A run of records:
━━━━━━━━━━━━━━━━━━━━━━━━━━━━━━

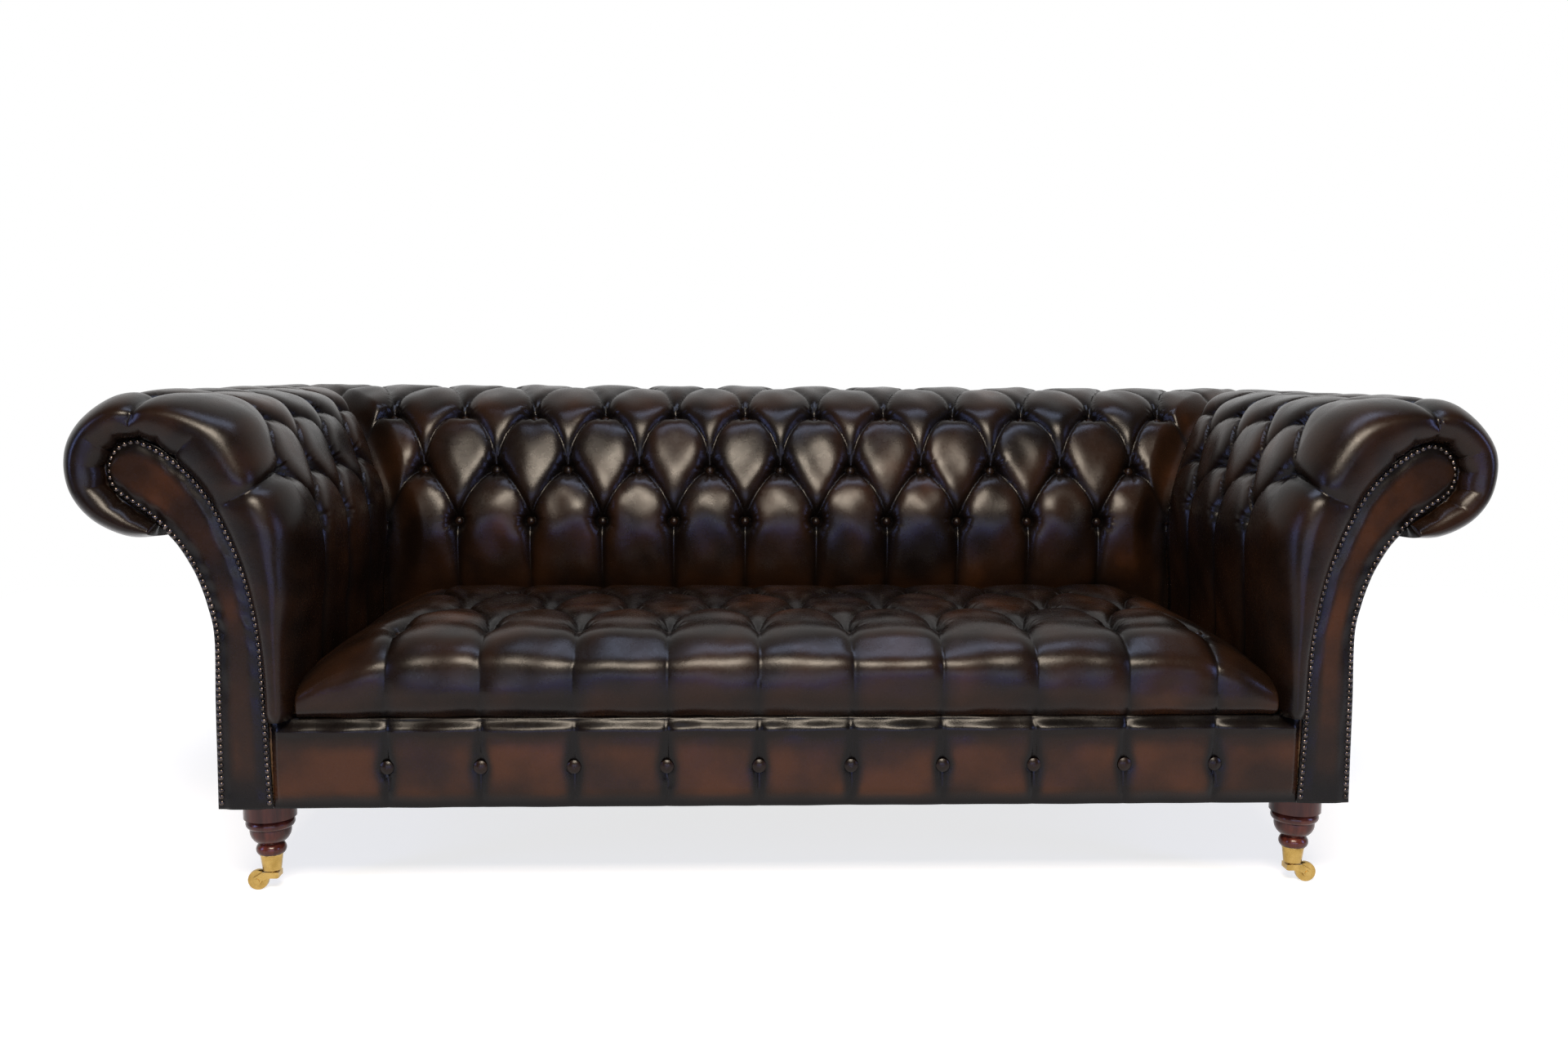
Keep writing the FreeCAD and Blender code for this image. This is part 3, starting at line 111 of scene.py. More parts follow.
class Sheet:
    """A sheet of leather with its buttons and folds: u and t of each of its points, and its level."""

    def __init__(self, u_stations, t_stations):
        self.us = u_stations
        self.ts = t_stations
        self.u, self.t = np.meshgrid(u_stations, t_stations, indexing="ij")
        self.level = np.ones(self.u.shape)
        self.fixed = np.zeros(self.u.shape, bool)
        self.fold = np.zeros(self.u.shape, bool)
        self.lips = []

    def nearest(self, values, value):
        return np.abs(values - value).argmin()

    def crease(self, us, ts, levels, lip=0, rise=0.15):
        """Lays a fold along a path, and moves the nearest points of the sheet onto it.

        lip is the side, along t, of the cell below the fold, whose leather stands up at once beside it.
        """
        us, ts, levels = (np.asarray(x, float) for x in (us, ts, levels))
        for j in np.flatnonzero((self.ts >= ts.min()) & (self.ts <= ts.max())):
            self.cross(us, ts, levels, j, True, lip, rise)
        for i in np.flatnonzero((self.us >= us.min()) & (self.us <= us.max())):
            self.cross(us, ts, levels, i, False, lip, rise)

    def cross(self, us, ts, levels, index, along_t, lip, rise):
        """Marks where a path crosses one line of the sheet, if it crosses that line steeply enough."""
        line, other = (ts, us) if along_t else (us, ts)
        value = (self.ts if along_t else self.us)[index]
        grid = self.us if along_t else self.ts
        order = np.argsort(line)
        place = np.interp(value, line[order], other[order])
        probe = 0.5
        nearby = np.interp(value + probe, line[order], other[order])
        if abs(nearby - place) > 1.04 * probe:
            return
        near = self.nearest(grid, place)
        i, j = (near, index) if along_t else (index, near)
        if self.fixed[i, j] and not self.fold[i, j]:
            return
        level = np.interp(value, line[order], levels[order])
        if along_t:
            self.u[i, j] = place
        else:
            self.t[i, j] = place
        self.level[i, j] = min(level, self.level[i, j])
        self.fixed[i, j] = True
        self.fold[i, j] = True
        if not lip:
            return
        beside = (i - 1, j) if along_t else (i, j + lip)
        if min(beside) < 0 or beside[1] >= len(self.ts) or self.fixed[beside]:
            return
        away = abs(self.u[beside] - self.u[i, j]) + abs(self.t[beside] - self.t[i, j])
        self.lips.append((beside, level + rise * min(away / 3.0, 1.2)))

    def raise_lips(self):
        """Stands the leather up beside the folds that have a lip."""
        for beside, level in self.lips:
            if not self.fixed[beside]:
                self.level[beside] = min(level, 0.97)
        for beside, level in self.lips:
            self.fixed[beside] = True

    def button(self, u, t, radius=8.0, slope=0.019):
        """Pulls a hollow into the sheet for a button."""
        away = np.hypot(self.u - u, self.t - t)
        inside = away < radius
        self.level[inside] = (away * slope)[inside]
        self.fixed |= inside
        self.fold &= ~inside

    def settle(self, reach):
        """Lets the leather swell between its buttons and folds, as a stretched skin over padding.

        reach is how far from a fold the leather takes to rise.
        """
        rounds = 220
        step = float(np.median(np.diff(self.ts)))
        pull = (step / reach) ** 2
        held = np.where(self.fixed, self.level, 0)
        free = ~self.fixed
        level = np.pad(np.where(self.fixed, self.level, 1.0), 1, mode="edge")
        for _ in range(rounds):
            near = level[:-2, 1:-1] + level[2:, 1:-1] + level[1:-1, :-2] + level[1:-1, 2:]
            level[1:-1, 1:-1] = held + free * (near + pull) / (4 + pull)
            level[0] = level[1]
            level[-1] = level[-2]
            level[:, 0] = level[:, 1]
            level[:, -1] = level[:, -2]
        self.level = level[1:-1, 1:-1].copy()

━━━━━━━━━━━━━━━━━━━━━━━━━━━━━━

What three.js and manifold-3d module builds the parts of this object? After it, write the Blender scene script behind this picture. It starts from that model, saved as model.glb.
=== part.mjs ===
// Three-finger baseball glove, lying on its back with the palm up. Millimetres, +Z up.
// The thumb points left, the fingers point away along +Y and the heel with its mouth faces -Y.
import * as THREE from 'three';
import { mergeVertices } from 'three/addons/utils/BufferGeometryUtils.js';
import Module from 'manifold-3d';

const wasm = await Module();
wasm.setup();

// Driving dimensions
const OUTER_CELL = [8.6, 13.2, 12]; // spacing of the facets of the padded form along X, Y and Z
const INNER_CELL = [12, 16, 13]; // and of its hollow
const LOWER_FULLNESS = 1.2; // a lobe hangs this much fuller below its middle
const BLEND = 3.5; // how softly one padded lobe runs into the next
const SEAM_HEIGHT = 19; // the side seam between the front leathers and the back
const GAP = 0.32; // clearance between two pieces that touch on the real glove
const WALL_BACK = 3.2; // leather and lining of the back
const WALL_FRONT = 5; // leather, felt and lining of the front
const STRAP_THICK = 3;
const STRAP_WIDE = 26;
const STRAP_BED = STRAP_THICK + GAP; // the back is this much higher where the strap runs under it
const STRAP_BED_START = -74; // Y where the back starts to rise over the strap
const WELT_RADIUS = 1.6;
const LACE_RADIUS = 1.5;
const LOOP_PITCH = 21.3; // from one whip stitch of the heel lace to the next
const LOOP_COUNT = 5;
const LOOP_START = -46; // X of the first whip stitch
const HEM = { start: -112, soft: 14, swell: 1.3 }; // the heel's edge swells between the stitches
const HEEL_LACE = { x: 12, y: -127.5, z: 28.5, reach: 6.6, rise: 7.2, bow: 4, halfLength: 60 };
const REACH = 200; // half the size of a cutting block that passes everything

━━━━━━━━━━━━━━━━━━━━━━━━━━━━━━

_STATED GOAL:_
Return exactly the lines from the line that has "Keep writing the" to the line that has "sheet onto it.", both of them included.

_CORRECT RESPONSE:_
Keep writing the FreeCAD and Blender code for this image. This is part 3, starting at line 111 of scene.py. More parts follow.
class Sheet:
    """A sheet of leather with its buttons and folds: u and t of each of its points, and its level."""

    def __init__(self, u_stations, t_stations):
        self.us = u_stations
        self.ts = t_stations
        self.u, self.t = np.meshgrid(u_stations, t_stations, indexing="ij")
        self.level = np.ones(self.u.shape)
        self.fixed = np.zeros(self.u.shape, bool)
        self.fold = np.zeros(self.u.shape, bool)
        self.lips = []

    def nearest(self, values, value):
        return np.abs(values - value).argmin()

    def crease(self, us, ts, levels, lip=0, rise=0.15):
        """Lays a fold along a path, and moves the nearest points of the sheet onto it.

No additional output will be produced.